Saya rasa, Bandung dengan segala kenangan dan romantismenya-selalu mampu mengundang kita untuk kembali merenung. Dan Grey Art Gallery adalah tempat yang tepat untuk itu. Di sanalah jejak-jejak romantisme kota ini didokumentasikan, tak hanya lewat karya seni, tetapi lewat perasaan yang dibangun dari setiap karya yang ditampilkan.
Di setiap sudutnya, kita menemukan potongan-potongan memori yang bisa membuat kita jatuh cinta lagi, bahkan dengan kota yang kita pikir sudah sangat kita kenal. Bandung, seni, dan Grey Art Gallery adalah sebuah perjalanan, sebuah kisah yang tak pernah usai.
Sebuah kisah yang mengajak kita untuk terus menulisnya, selangkah demi selangkah, dengan karya-karya yang terus menggugah hati.

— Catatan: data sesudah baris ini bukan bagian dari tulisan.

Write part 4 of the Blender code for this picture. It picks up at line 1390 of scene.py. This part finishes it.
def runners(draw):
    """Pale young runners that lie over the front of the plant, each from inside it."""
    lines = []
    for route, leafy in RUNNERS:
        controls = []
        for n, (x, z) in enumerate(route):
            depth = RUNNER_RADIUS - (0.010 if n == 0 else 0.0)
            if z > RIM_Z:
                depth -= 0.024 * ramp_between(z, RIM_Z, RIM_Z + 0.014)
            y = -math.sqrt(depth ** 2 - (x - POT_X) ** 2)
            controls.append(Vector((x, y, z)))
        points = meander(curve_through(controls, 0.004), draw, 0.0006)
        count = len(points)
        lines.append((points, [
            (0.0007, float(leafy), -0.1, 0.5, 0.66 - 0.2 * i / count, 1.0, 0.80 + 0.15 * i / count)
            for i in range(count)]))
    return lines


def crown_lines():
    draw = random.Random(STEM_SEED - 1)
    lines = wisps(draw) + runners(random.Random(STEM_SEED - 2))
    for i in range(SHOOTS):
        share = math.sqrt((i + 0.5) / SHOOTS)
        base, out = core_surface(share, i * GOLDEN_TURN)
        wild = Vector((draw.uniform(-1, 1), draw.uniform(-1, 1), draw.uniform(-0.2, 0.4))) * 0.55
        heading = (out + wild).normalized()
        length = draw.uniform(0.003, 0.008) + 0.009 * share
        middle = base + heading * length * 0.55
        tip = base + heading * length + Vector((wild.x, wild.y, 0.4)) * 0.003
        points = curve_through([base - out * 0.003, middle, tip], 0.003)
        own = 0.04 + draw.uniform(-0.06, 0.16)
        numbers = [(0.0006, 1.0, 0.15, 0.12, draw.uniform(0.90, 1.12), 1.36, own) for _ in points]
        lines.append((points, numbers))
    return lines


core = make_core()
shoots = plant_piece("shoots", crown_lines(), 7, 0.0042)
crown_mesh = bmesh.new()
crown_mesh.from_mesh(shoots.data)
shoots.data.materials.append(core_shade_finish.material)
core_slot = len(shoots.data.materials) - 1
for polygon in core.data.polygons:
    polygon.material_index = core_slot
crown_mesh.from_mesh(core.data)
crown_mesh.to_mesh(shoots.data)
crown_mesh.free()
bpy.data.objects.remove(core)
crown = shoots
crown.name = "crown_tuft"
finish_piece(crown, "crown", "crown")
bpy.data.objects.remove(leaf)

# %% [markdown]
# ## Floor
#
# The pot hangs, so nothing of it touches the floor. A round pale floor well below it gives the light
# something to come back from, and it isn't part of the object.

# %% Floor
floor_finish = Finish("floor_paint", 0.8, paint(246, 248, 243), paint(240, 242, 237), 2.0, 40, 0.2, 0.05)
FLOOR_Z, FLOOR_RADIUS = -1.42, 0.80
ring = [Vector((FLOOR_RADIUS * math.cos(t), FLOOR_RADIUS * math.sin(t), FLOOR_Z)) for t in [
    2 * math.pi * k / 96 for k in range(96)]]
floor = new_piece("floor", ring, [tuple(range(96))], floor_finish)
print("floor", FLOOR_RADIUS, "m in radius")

Sebuah cerita yang berulang, namun selalu berbeda, karena setiap orang yang datang membawa cerita mereka sendiri.
Begitulah romantisme itu, terus berkembang, terus berlanjut, dan tetap abadi di antara dinding-dinding galeri yang penuh dengan makna. Dan seperti sebuah lukisan yang tak pernah selesai, Bandung dan seni akan selalu mengundang kita untuk kembali, untuk melihat, untuk merasakan-untuk mencintai lagi, dan lagi.